Some people like native dedicated apps. I, for one, like cross platform stuff for common infrastructure (servers, unix userland, etc), but prefer platform specific and integrated desktop apps that take full advantage of my OS (whether OS X, Windows or Linux).


To me, 'native dedicated apps' just means: letting someone else do the GUI for you, even though it may suck.


What does it mean, exactly?


It means let Apple do all the GUI work for you. And then let them change their designs, and the design of your app of course, according to their whims.

Its okay, I understand I'm getting downvoted for not following along with the groupthink that Apple can't do anything wrong in the GUI department, and therefore native is far superior to anything else, but I've still got the opinion that the native GUI toolkits/frameworks for each platform are really designed to lock users - and developers - into the platform. Far better to avoid this issue completely, and do cross-platform development with custom GUI controls, if you want to have an app that works wherever your users will run it ..


And look terrible on all platforms while at it. Yes, a much better solution indeed. This is not to say Apple UI is good or bad. This has nothing to do with it. Users expect native look and feel from apps. I assume you are a Linux user, where there is almost no consistency to software (outside of teams purposefully designing software to look consistent, such as Elementary OS), but this is not how it is on Windows and Apple operating systems, and for the most part on Android. If you don't like the ecosystem, that's fine - don't develop for it, but don't dismiss something that users expect from this ecosystem.


You're not getting down voted for not following groupthink. You're getting doe voted because you're making a bunch of assertions of your opinion as though it's fact, without actually trying to justify those opinions.

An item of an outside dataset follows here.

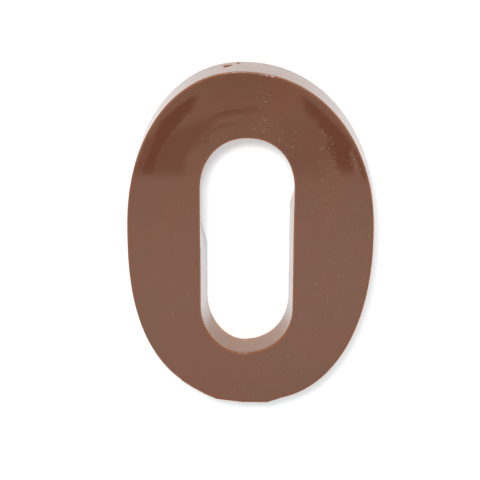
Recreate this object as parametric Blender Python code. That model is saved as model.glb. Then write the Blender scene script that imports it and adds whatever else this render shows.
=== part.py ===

On the substantive point, a couple of years ago I wrote a graphics framework. It used JavaScript core and directfb. I could have just told the app developers to use WebKit, but the performance just wasn't there. I'm pretty sure that's also the reason that apple, Google and Microsoft write native GUI sdks, and not to lock in developers.

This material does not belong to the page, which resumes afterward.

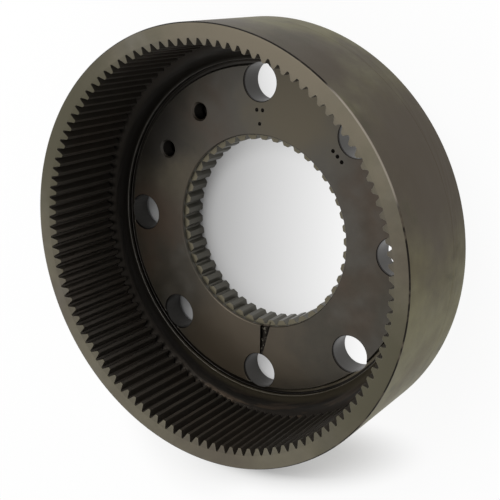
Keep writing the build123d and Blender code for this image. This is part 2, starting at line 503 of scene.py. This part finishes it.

>Its okay, I understand I'm getting downvoted for not following along with the groupthink that Apple can't do anything wrong in the GUI department

I think this "persecution complex" is more groupthink that what you accuse as groupthink. There are tons of discussions on HN, and highly voted comments, about Apple's errors in GUI work (and elsewhere). They just happen to do a better job than 80% of the developers out there.

Furturmore, I disagree with the two basic premises of your comment:

1) Native doesn't mean "let the GUI to Apple". You conflate native with "follows a platform's GUI guidelines religiously".

You can create a great native app, using Cocoa APIs et al, that still looks totally different from Apple's apps. Take for example Paper for iOS. Or Procreate. Or Elements. Or tons of stuff, really.

You don't have to follow the GUI look at all, you can even have your own widgets for stuff. Just don't try using Swing in a Mac app, or some shitty Cocoa port on a Windows app. And let the common behavior of items like dropdowns and text-entry boxes be the same (e.g with regard to keyboard shortcuts).

But for those that do want to "leave the GUI" (well, look) to Apple, it's because it saves them tons of fucking work. Redundunt work of having to implement common stuff for themselves and their app.

2) Second, I don't think "native GUI toolkits/frameworks for each platform are really designed to lock users - and developers - into the platform" makes much sense.

What DEFINES a platform is the very presence of such things (native GUIs/frameworks, etc).

Without those, what you ask amounts to OS landscape where everything is the same generic base, sort of like FreeBSD/NetBSD/OpenBSD/etc but also at the desktop level.

What's the sense in having "platforms" for desktop OSes at all, if that's the case?

If you just want one OS to rule them all, for everybody, just ask for that. It makes no sense to want to have different platforms but still be bound to not have unique APIs and frameworks for each.


>It makes no sense to want to have different platforms but still be bound to not have unique APIs and frameworks for each.

The point is, that this is an artificial arbitrary, a line drawn in the sand by market - not technological - forces, and to play along with it is to pander to the divide and conquer strategy begin applied in the effort to capture developer mindshare. Why deal with it at all, when .. with a little effort .. a cross-platform solution that works effectively on all platforms is a tangible, viable product? Just consider the amount of work that had to be done to update apps for the recent changes in iOS' look and feel, and consider what life would be like if instead the effort was made on a cross-platform solution that put the application-standard GUI together, driven by the application-developer, not OS/hardware vendors whose motives are entirely driven by keeping developers away 'from those other platforms'.

I've built big Android and big iOS projects. Neither one of them is better than the other, in any sense whatsoever; both platforms have their thorns and pitfalls, and maintaining two separate codebases, with all the pitfalls, is just counter-productive. Better to have one codebase that fits all and keeps the productivity where it needs to be: on the application, and not on keeping up with the joneses ..


>The point is, that this is an artificial arbitrary, a line drawn in the sand by market - not technological - forces

That's wrong. Platforms are different, and offer different APIs and frameworks, because of technological forces too, not just because of some corporate conspiracy for lock in.

Case in point, even Open Source OSes offer different platforms and incompatible frameworks. Not all are just a UNIX/POSIX clone.

VMS has a different philosophy to UNIX. Lisp Machines even more so. Windows. BeOS. Etc. And that's the core OS. The same goes for platforms and desktop level stuff.

Having the same stuff (APIs, GUIs etc) work in all platforms the same, kills diversification and competition between technological implementations and design philosophies.

>I've built big Android and big iOS projects. Neither one of them is better than the other, in any sense whatsoever; both platforms have their thorns and pitfalls, and maintaining two separate codebases, with all the pitfalls, is just counter-productive.

Well, that's like your opinion man. I find iOS vastly superior for most of my uses cases.

I surely don't wish iOS and Android got merged into the same codebase.


To me it reads like complete nonsense.